##### Supplied information
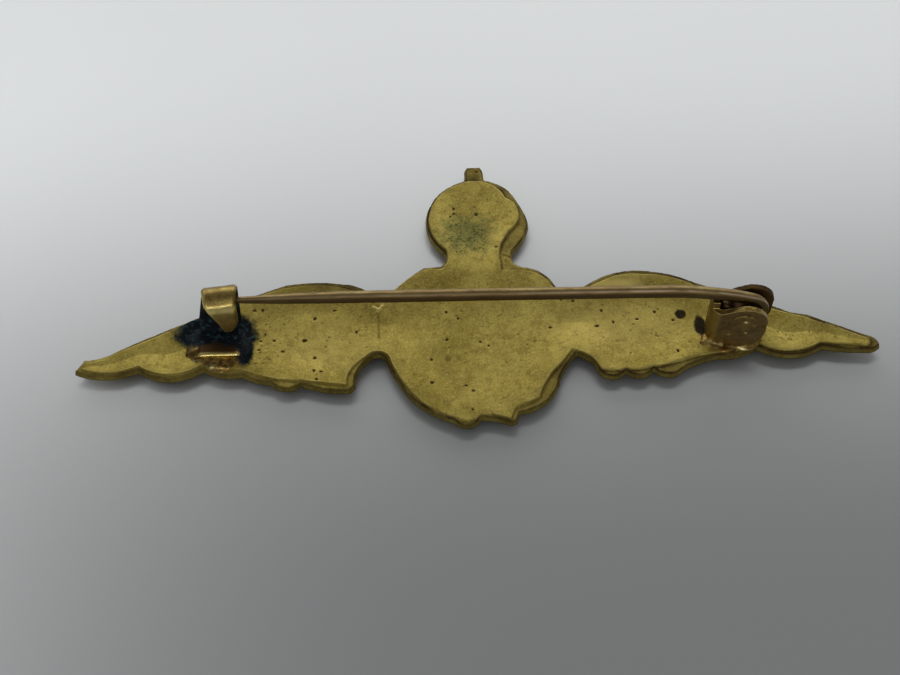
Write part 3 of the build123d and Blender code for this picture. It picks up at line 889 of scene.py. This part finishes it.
def build_joint_parts(brass):
    """The folded bracket and its rivet keep their CAD shapes, worn and browned, with painted shade and
    highlights.
    """
    for node, pitch in (("joint_bracket", 0.045), ("joint_rivet", 0.05)):
        piece, points, normals = carry_over(node, brass, pitch)
        patchy = 0.5 + 0.5 * fractal(points, 0.6, 61)
        away = points - rivet_at
        behind = smooth(0.3, 0.8, away @ rivet_axis)
        face = smooth(0.5, 0.9, -normals[:, 1])
        edge = smooth(0.97, 0.75, np.abs(normals).max(1))
        buried = smooth(-0.75, -0.55, away @ rivet_axis) if node == "joint_rivet" else behind
        left = smooth(0.5, 0.9, -normals[:, 0])
        # tarnish and painted shade on the front face, painted shade on what lies behind or inside
        grime = 0.5 * face + 0.35 * patchy + 0.8 * buried + 0.1 * left
        grime = grime - 0.35 * edge * (1 - buried) * (node == "joint_bracket")
        # painted glints on the ear's first two lumps
        glint = sum(bump(points[:, [0, 2]], place, reach) for place, reach in ear_lumps[:2])
        glint = glint * (away @ rivet_axis < -1)
        # painted highlights on the bracket's bends, with the glints
        shine = 0.7 * edge * patchy * (1 - buried) * (node == "joint_bracket") + 1.5 * glint
        soot = soot_mask(points) * smooth(1.2, 0.4, points[:, 2] - back_z)
        paint(piece, grime=grime, polish=shine, soot=soot)


def tube(path, radii, sides):
    """Points in rings along a path of places, with a radius at each place."""
    runs = unit(np.gradient(path, axis=0))
    across = np.array([0.0, 1.0, 0.0])
    turns = np.arange(sides) / sides * 2 * math.pi
    points = []
    for place, run, radius in zip(path, runs, radii):
        side = across - run * (across @ run)
        side /= np.linalg.norm(side)
        upright = np.cross(run, side)
        points.append(place + radius * (np.outer(np.cos(turns), side) + np.outer(np.sin(turns), upright)))
    return np.concatenate(points)


def build_needle():
    """One wire: a turn round the rivet, a long shank and a fine tapered point inside the hook."""
    low, high = box_mm("needle")
    ring_radius = high[0] - rivet_at[0] - wire_radius
    along = shank_axis * np.sign(-shank_axis[0])  # towards the point
    flat = np.array([along[0], along[1], 0]) / math.hypot(along[0], along[1])
    up = np.array([0, 0, 1.0])
    run_start = shank_at - along * shank_length / 2
    run_end = shank_at + along * shank_length / 2

    # The turn starts past the top of the rivet and goes round under it to the wire's root.
    wire_end, root_turn = math.radians(-52), math.radians(20)
    path = []
    for angle in np.linspace(wire_end, root_turn - 2 * math.pi, 60):
        path.append(rivet_at + ring_radius * (-flat * math.sin(angle) + up * math.cos(angle)))
    root = path[-1]
    reach = (run_start - root) @ flat
    rise = (run_start - root) @ up
    for share in np.linspace(0, 1, 40)[1:]:
        bend = share * (2 - share)
        path.append(root + flat * reach * share + up * rise * bend)
    steps = np.linspace(0, 1, 60)[1:]
    path += [run_start + (run_end - run_start) * share for share in steps]
    tail = run_end[0] - low[0]
    drop = 0.3  # the point dips this far
    path += [run_end + along * tail * share - up * drop * share ** 2 for share in steps]
    path = np.array(path)
    radii = np.full(len(path), wire_radius)
    radii[-len(steps):] = wire_radius - (wire_radius - 0.1) * steps ** 3
    radii[:2] = wire_radius * 0.6, wire_radius * 0.92
    path[:, 1] += 0.03 * noise(path[:, :2] * [1, 0], 7.0, 71)
    path[:, 2] += 0.02 * noise(path[:, :2] * [1, 0], 5.0, 73)
    sides, hidden_rings = 40, 24  # the wire's end is between the ears
    points = tube(path, radii, sides)
    points += 0.008 * noise(points, 0.5, 75)[:, None] * np.array([0, 1, 1])
    faces = loft_faces(len(path), sides)
    piece = make_piece("needle_wire", points, faces, wire_brass(), "needle")
    patchy = 0.5 + 0.5 * fractal(points, 1.6, 77)
    away = points - np.repeat(path, sides, 0)
    turn = np.degrees(np.arctan2(away[:, 2], -away[:, 1]))  # 0 in front, 90 on top
    # painted shade on the wire's lower side
    below = smooth(60, 40, turn) * smooth(-150, -120, turn)
    # painted dark where the wire is hidden between the ears
    wound = np.repeat(np.arange(len(path)) < hidden_rings, sides)
    # a painted highlight line along the wire's front
    painted_highlight_line = ridge(turn, 61, 6) * (0.3 + 0.7 * smooth(0, 9, points[:, 0])) * smooth(0.2, 0.6, patchy)
    paint(piece, grime=below * (0.65 + 0.35 * patchy) + wound, polish=painted_highlight_line)
    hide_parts("needle")


def build_pad(name, node, centre, reach, height, material, seed):
    """A lump of solder or residue, flowed out to an uneven edge over the plate's back."""
    rings, spokes = 34, 150
    turns = np.arange(spokes) / spokes * 2 * math.pi
    around = np.column_stack([np.cos(turns), np.sin(turns)])
    edge = 1 + 0.16 * noise(around * 1.2, 0.6, seed) + 0.07 * noise(around * 1.2, 0.2, seed + 1)
    edge = edge[:, None] * around * reach
    shares = np.linspace(0, 1, rings + 1)[1:]
    plan = np.concatenate([[centre]] + [centre + edge * share for share in shares])
    out = np.concatenate([[0.0], np.repeat(shares, spokes)])
    rim_depth = rim.depth(plan)
    base = back_surface(plan, np.maximum(rim_depth, 0), field.depth(plan))
    thick = height * np.clip(1 - out ** 3, 0, 1) ** 0.6 * (0.75 + 0.35 * fractal(plan, 0.8, seed + 2))
    thick *= 0.55 + 0.45 * smooth(centre[1] - 1.0, centre[1] - 0.2, plan[:, 1])
    thick = np.maximum(thick * smooth(0.0, 0.35, rim_depth), 0)
    top = base + thick - 0.02 * smooth(0.85, 1.0, out) - 0.3 * (rim_depth < 0)
    bottom = np.minimum(base - 0.12, top - 0.02)
    points = np.concatenate([np.column_stack([plan, top]), np.column_stack([plan, bottom])])
    size = len(plan)
    last = 1 + (rings - 1) * spokes
    faces, wall = [], []
    for n in range(spokes):
        m = (n + 1) % spokes
        faces.append((0, 1 + n, 1 + m))
        for start in range(1, last, spokes):
            a, b = start + n, start + m
            faces.append((a, a + spokes, b + spokes, b))
        wall.append((last + n, last + n + size, last + m + size, last + m))
    under = [tuple(i + size for i in face[::-1]) for face in faces]
    piece = make_piece(name, points, faces + under + wall, material, "badge")
    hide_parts(node)
    return piece, points


def build_solder():
    """The residue round the catch's foot and the solder round the joint, with painted glints in front."""
    pad, points = build_pad("catch_residue", "catch_solder", (-19.15, -4.85), (2.45, 2.25), 0.66,
                            flux_residue(), 81)
    # painted glints at the residue's front
    left, right = bump(points, (-21.15, -6.25), (0.35, 0.3)), bump(points, (-19.8, -6.75), (0.55, 0.25))
    glints = 1.6 * np.maximum(left, right) * (0.5 + fractal(points, 0.25, 97))
    paint(pad, brass=1 - soot_mask(points), glint=glints)

    pad, points = build_pad("joint_fillet", "joint_solder", (18.95, -5.6), (2.1, 1.45), 0.48,
                            joint_solder_metal(), 91)
    # painted glints along the fillet's lip
    glints = 1.6 * band(points, (17.0, -5.9), (18.3, -6.55), 0.22)
    glints = glints + 0.5 * band(points, (18.3, -6.55), (20.6, -6.9), 0.16)
    glints = 1.4 * glints * (0.6 + fractal(points, 0.3, 99))
    paint(pad, grime=soot_mask(points) + 0.3 * fractal(points, 0.6, 95), glint=glints)


build_plate()
brass = strip_brass()
build_hook(brass)
build_joint_parts(brass)
build_needle()
build_solder()


# ---- floor, light and camera

# The camera's place, its height measured from the badge's raised field, and its angles in degrees
camera_at = (-1.967, -60.685, 79.774)
camera_tilt, camera_roll = 55, 2.06  # above the floor, and about its own line of sight


def build_floor():
    """A plain pale floor, a metre and a half to each side."""
    n = Nodes("pale matt floor")
    colour = n.mix(n.speckle(0.02, 2, 0.5), (0.50, 0.515, 0.515), (0.53, 0.545, 0.545))
    n.finish(colour, 0.55, 0.0, n.bump(n.speckle(1.5, 3, 0.5), 0.01))
    mesh = bpy.data.meshes.new("floor")
    corners = [(1.5 * x, 1.5 * y, 0) for x, y in ((-1, -1), (1, -1), (1, 1), (-1, 1))]
    mesh.from_pydata(corners, [], [(0, 1, 2, 3)])
    mesh.materials.append(n.material)
    floor = placed("floor", mesh)
    return floor


def add_light(name, lit, power, size, place, target=(0, 0, 0), spread=180):
    """A soft panel light, in millimetres, that looks at the target and lights only one collection."""
    lamp = bpy.data.lights.new(name, "AREA")
    lamp.shape = "RECTANGLE"
    lamp.size, lamp.size_y = (side * MM for side in size)
    lamp.energy, lamp.spread = power, math.radians(spread)
    light = placed(name, lamp)
    light.location = Vector(place) * MM
    light.visible_camera = False
    light.rotation_euler = (Vector(target) - Vector(place)).to_track_quat("-Z", "Y").to_euler()
    light.light_linking.receiver_collection = lit


def build_stage():
    """The floor, the lamps for the floor, the badge and its findings, a pale surrounding and the camera."""
    scene = bpy.context.scene
    names = ("floor only", "badge only", "findings only")
    floor_only, badge_only, findings_only = (bpy.data.collections.new(name) for name in names)
    floor_only.objects.link(build_floor())
    for piece in scene.objects:
        if "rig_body" in piece:
            badge_only.objects.link(piece)
            if piece.name.startswith(("hook", "worn", "catch_residue", "joint_fillet")):
                findings_only.objects.link(piece)
    add_light("floor glow", floor_only, 0.69, (600, 400), (-10, 203, 60), (-10, 203, 0), 56)
    add_light("left glow", floor_only, 0.007, (40, 60), (-62, -16, 60), (-62, -16, 0), 80)
    add_light("floor fill", floor_only, 0.045, (400, 300), (0, -60, 300))
    add_light("floor panel", floor_only, 0.21, (460, 220), (0, 260, 150))
    add_light("far panel", badge_only, 0.37, (460, 220), (0, 260, 150))
    add_light("low strip", findings_only, 0.21, (320, 40), (-30, -300, 75))
    add_light("near fill", badge_only, 0.12, (260, 200), (60, -260, 260))
    world = bpy.data.worlds.new("studio")
    world.use_nodes = True
    around = world.node_tree.nodes["Background"].inputs
    around["Color"].default_value = (0.86, 0.88, 0.88, 1)
    around["Strength"].default_value = 0.25
    scene.world = world
    scene.view_settings.view_transform = "Standard"

    tilt, roll = math.radians(camera_tilt), math.radians(camera_roll)
    back = Vector((0, -math.cos(tilt), math.sin(tilt)))
    upright = Vector((0, math.sin(tilt), math.cos(tilt)))
    level = Vector((1, 0, 0))
    right = level * math.cos(roll) - upright * math.sin(roll)
    up = level * math.sin(roll) + upright * math.cos(roll)
    lens = bpy.data.cameras.new("camera")
    lens.lens = 52.0
    lens.clip_start = 0.005
    camera = placed("camera", lens)
    turn = Matrix((right, up, back)).transposed().to_4x4()
    place = Vector((camera_at[0], camera_at[1], camera_at[2] + back_z))
    camera.matrix_world = Matrix.Translation(place * MM) @ turn
    scene.camera = camera


build_stage()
##########
▶ _Directions_
In the listing above, find the line containing "hide_parts(node)" and the line containing "paint(pad, brass=1 - soot_mask(points), glint=glints)". Output them and every line between, exactly, and nothing else.

▶ _Written response_
    hide_parts(node)
    return piece, points


def build_solder():
    """The residue round the catch's foot and the solder round the joint, with painted glints in front."""
    pad, points = build_pad("catch_residue", "catch_solder", (-19.15, -4.85), (2.45, 2.25), 0.66,
                            flux_residue(), 81)
    # painted glints at the residue's front
    left, right = bump(points, (-21.15, -6.25), (0.35, 0.3)), bump(points, (-19.8, -6.75), (0.55, 0.25))
    glints = 1.6 * np.maximum(left, right) * (0.5 + fractal(points, 0.25, 97))
    paint(pad, brass=1 - soot_mask(points), glint=glints)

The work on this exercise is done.